* _Work required_:
Every line containing the word "object" needs to be found and copied.

* _Entries_:
————
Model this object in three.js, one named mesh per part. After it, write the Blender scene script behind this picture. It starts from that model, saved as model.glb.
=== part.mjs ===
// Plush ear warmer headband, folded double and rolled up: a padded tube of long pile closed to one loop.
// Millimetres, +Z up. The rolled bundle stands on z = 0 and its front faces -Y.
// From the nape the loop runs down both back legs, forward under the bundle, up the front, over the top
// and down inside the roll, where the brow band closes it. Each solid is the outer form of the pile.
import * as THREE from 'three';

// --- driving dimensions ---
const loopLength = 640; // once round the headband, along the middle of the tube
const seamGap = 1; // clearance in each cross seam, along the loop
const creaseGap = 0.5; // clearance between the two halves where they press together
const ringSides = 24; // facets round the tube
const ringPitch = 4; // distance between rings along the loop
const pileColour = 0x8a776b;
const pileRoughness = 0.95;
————
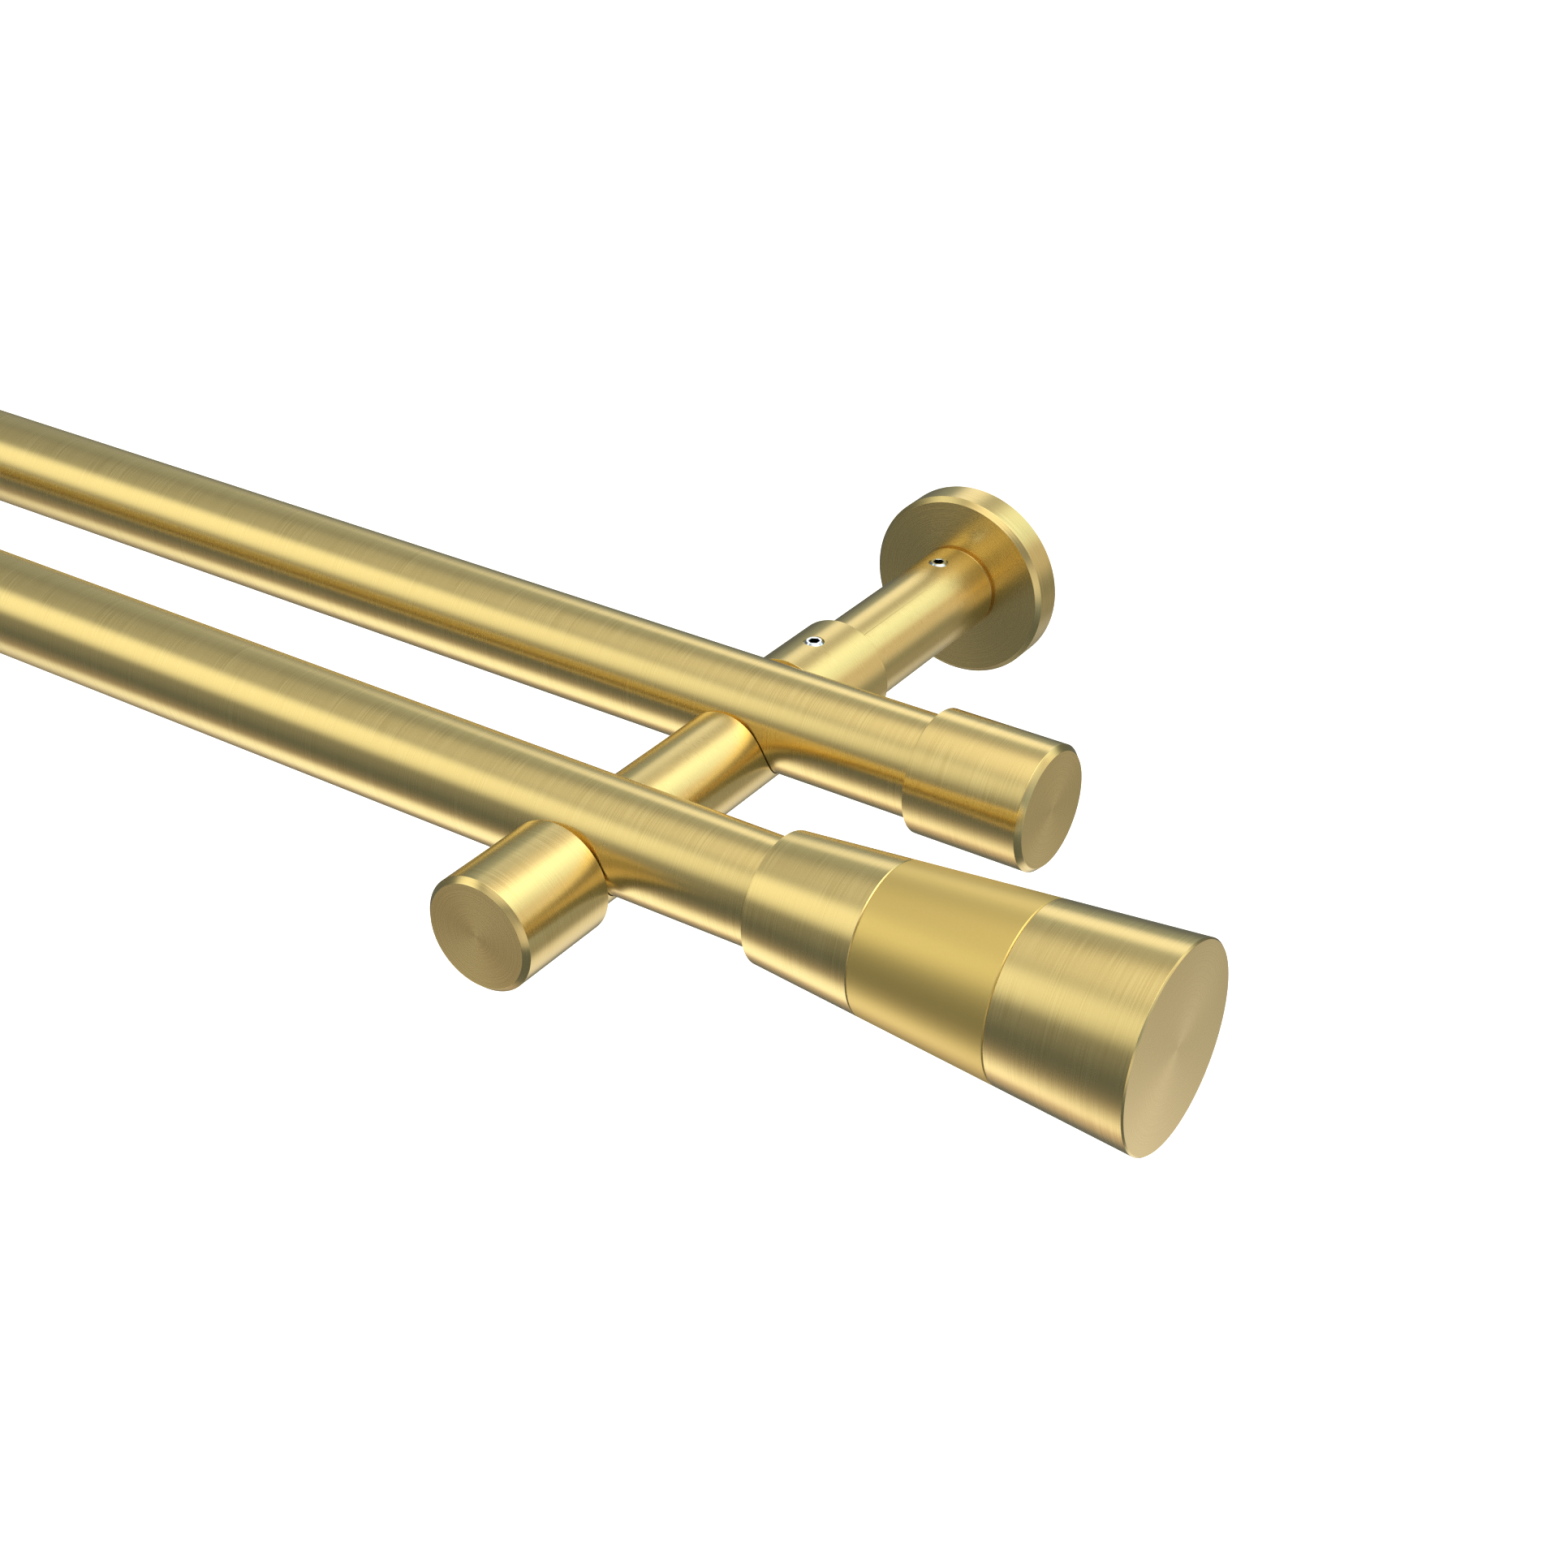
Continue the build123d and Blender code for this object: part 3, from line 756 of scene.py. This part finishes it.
————
* _The reply_:
Model this object in three.js, one named mesh per part. After it, write the Blender scene script behind this picture. It starts from that model, saved as model.glb.
Continue the build123d and Blender code for this object: part 3, from line 756 of scene.py. This part finishes it.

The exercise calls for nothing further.